CARSON CITY — A report issued today by a regional think tank concludes that Nevada will have a tough time economically over the next 10 years and that state government revenue shortfalls cannot be handled only by cutting spending.
The report predicts "an especially harsh budget climate throughout the decade" for Nevada, even though the economy will improve and the population will rise because of the "region’s sunny climate" and reduced housing costs.
The report, titled "Structurally Unbalanced," examines budget problems in Nevada, California, Arizona and Colorado.
"Nationwide, the Great Recession is technically over. … A halting and tentative economic recovery is underway," the study noted. "And yet, all is not well, and especially not in California and the Mountain states. Three years after the collapse of a massive housing ‘bubble,’ the deepest economic downturn in memory has exposed and exacerbated a massive public-sector fiscal crisis that is affecting all of the region’s states."
With the region already down 2 million jobs, "the state budget crisis promises to bring the most painful next round of dislocations," according to the study, issued by Brookings Mountain West at the University of Nevada, Las Vegas, and the Morrison Institute of Public Policy at Arizona State University.
Nevada state government faces a $2.5u2007billion to $3 billion revenue shortfall going into the 2011 legislative session but has constraints on its ability to raise revenue, the study says. Those constraints include the constitutional prohibition against income taxes and earmarks that mandate how more than 50 percent of state funds must be spent.
"You need to reset the revenue system to generate revenue in ways not so susceptible to the nature of the economy you have," said Mark Muro, one of the study’s authors and a senior fellow and policy director at the Washington-based Brookings Institution.
But Brookings concluded that "massive budget gaps cannot be responsibly closed by only cutting spending."
It called for revenue diversification and broadening of tax bases, including looking at gross receipts taxes — a tax rejected by the Legislature in 2003.
It also called for more flexibility for municipal governments and for building a state rainy day fund. Nevada had a $236 million rainy day fund that it spent in 2008 after the recession hit.

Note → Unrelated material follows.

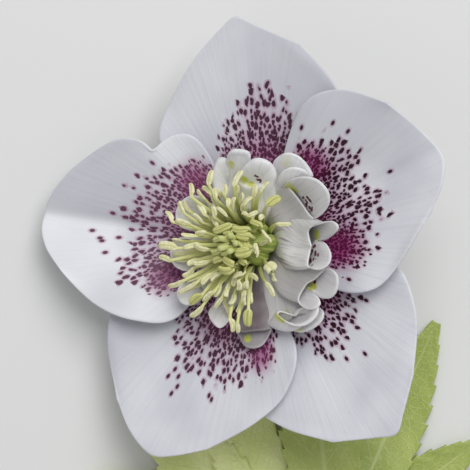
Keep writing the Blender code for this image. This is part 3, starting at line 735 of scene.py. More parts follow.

Gov. Brian Sandoval said Tuesday that he had not seen the study and would not comment on its conclusions.
Sandoval is preparing a new two-year state budget that includes no new taxes and will cut budgets of state agencies and salaries of state workers.
The state will have about $5.4 billion in revenue, down more than $1 billion from current spending. That would necessitate across-the-board cuts of about 17 percent, although Sandoval said some agencies will be cut more than others. State employees now must take one unpaid furlough day per month, and that probably will continue, based on comments by Sandoval.
He said again Monday that raising taxes would be the worst thing Nevada could do in dealing with the recession.
Nevada’s economy might not return to previous peaks until the latter part of the 2010s, according to the report. Gaming will play a diminished role in the future Nevada economy, and the housing and tourism boom that preceded the recession "is not likely to be repeated anytime," the study found.
"Job growth will likely remain anemic, while unemployment rates will remain stubbornly high, perhaps through the entire decade."
The study found the problems in all four states were a mix of the cyclical problems of the recession and structural problems in state financing and policymaking.
It noted that California and Arizona have the worst structural problems and that recent permanent tax increases, including a sales tax increase, in Nevada have helped close the structural deficit.
Still, the study predicted the economies of the other states will recover much sooner than Nevada’s economy.